Protesters in riot-hit New Caledonia refused on Monday to abandon roadblocks that have stopped much of the Pacific archipelago and halted commercial air traffic, French media reported.
France sent 1,000 armed police, soldiers and national security reinforcements to its overseas territory, a popular vacation spot rocked by seven nights of violence that left six people dead and hundreds injured.
The unrest has been raging since May 13 in New Caledonia, with a population of about 270,000. Protesters are unhappy with Paris’ plans to introduce new rules that would give tens of thousands of non-indigenous residents the right to vote.
About 600 heavily armed French police and paramilitary troops have “neutralised” 76 roadblocks on the 60-kilometer (40-mile) route between the capital Nouméa and La Tontouta International Airport, officials said. The airport is still out of service for all commercial flights.
The French High Commission in New Caledonia said forces would remove burned-out vehicles cluttering a key route used to deliver essential food and supplies and roadblocks stopping major roads.
Protesters vow to continue rioting
Pro-independence activists, mostly indigenous Kanak residents, said they had no intention of loosening their stranglehold.
The Coordinating Cell for Ground Action, or CCAT, which organised the protests, said:
We are maintaining our road blocks in place.
The group said only emergency medical and firefighting vehicles will be able to use the roads during the nighttime curfew.
Indigenous Kanaks have suffered discrimination for too long, the group said, pushing for a peaceful settlement but criticising a plan by France’s “colonial state” to expand voting rights.
AFP journalists reported that some roadblocks that were destroyed by French security forces were being rebuilt by pro-independence forces, sometimes larger than before.
A pickup truck carrying about 10 masked and hooded men armed with machetes drove by in a suburb of Nouméa, AFP reporters said. Local post office director Thomas de Deckker, referring to the post-apocalyptic zombie television series, said:
It feels like being in the The Walking Dead. We have no visibility of when we will have security again.
Laloua Savea, one resident, also said:
The islands are on fire, for sure, but we have to remember that they tried to be heard for a long time and it led to nothing. It had to degenerate for the state to see us, for the politicians to see us. They must be heard, even if they are going about it the wrong way.
Police have already detained 230 people. About 3,200 people people have either stranded in New Caledonia or cannot return to the archipelago, which lies more than 1,000 kilometres (800 miles) east of Australia.
Authorities promise to rebuild New Caledonia
President Emmanuel Macron has called a meeting of the Defence and Security Council for Monday. Prime Minister Gabriel Attal met with parliamentary party leaders on Friday to discuss the possibility of extending the state of emergency beyond 12 days. That would require the approval of the lower house of the National Assembly and the upper house of the Senate.
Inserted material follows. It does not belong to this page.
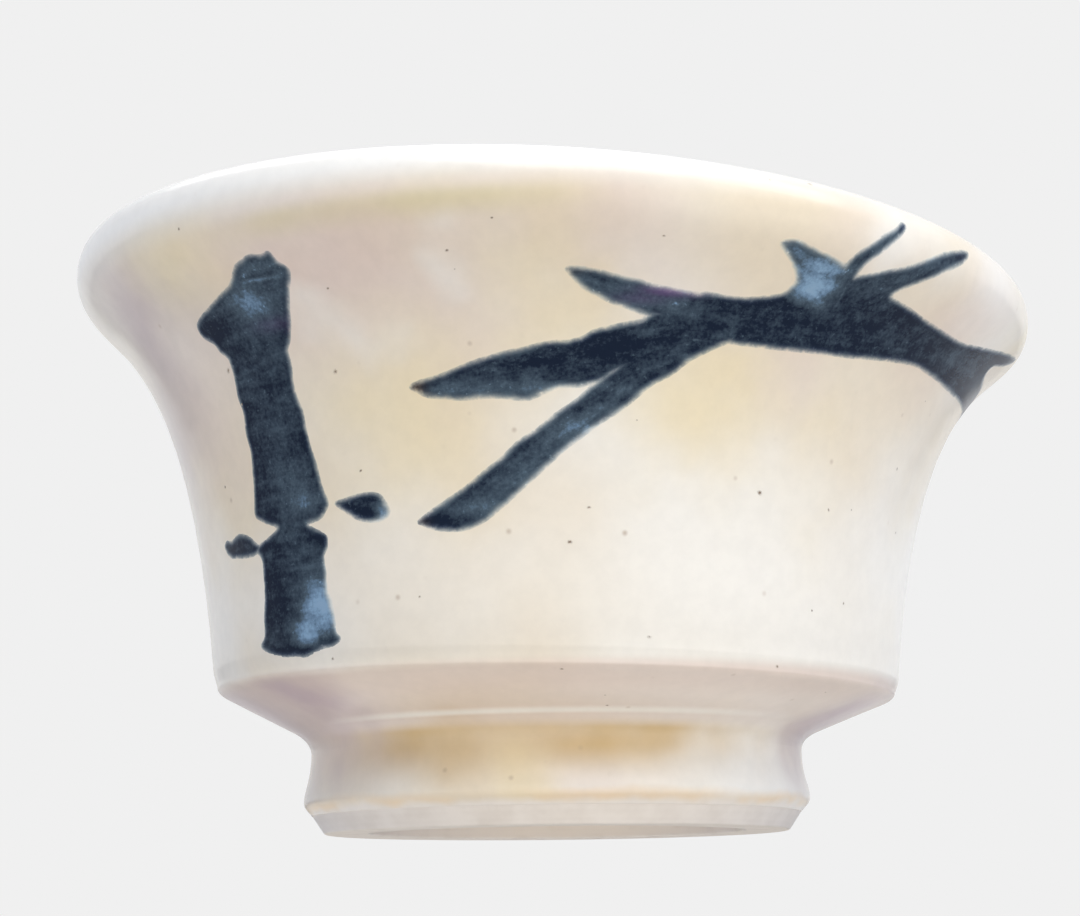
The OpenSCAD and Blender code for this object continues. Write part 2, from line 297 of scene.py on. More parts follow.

Meanwhile, the head of the island’s economy, Christopher Gyges, said New Caledonia would fully recover. He told a news conference:
There will be no food shortage, no petrol shortage. I think it’s extremely important to reassure New Caledonians.
A nighttime curfew, a state of emergency, a ban on TikTok and reinforcements failed to stop the riots and hit roadblocks.
New Caledonia has been a French territory since the mid-1800s.
Nearly two centuries later, its politics are still dominated by debates over whether the islands should be part of France, autonomous or independent, with opinions divided roughly along ethnic lines. Indigenous Kanaks make up about 40 per cent of the population, but they tend to be poorer and have fewer years of schooling than European Caledonians.
Kanak groups believe the latest voting rules will dilute the indigenous vote.
Civil liberties groups have challenged the TikTok ban, and an emergency hearing will take place on Tuesday at France’s highest administrative court in Paris.
Nicolas Dupont-Aignan, leader of the party Debout la France (France Arise), criticised the French authorities’ handling of the unrest on X:
New Caledonia and Mayotte have been blazing for months.
Organised crime kills two prison officers in #Incarville with impunity. Incidents involving foreign nationals under #OQTF are on the rise in the metropolis. Yet Darmanin and Dupond-Moretti remain ministers and Emmanuel Macron remains president.Macron has stated that his fight against drugs is a “clean slate”. Yes, the French people urgently need a “clean slate”… from a government that is incapable of dealing with the country’s woes!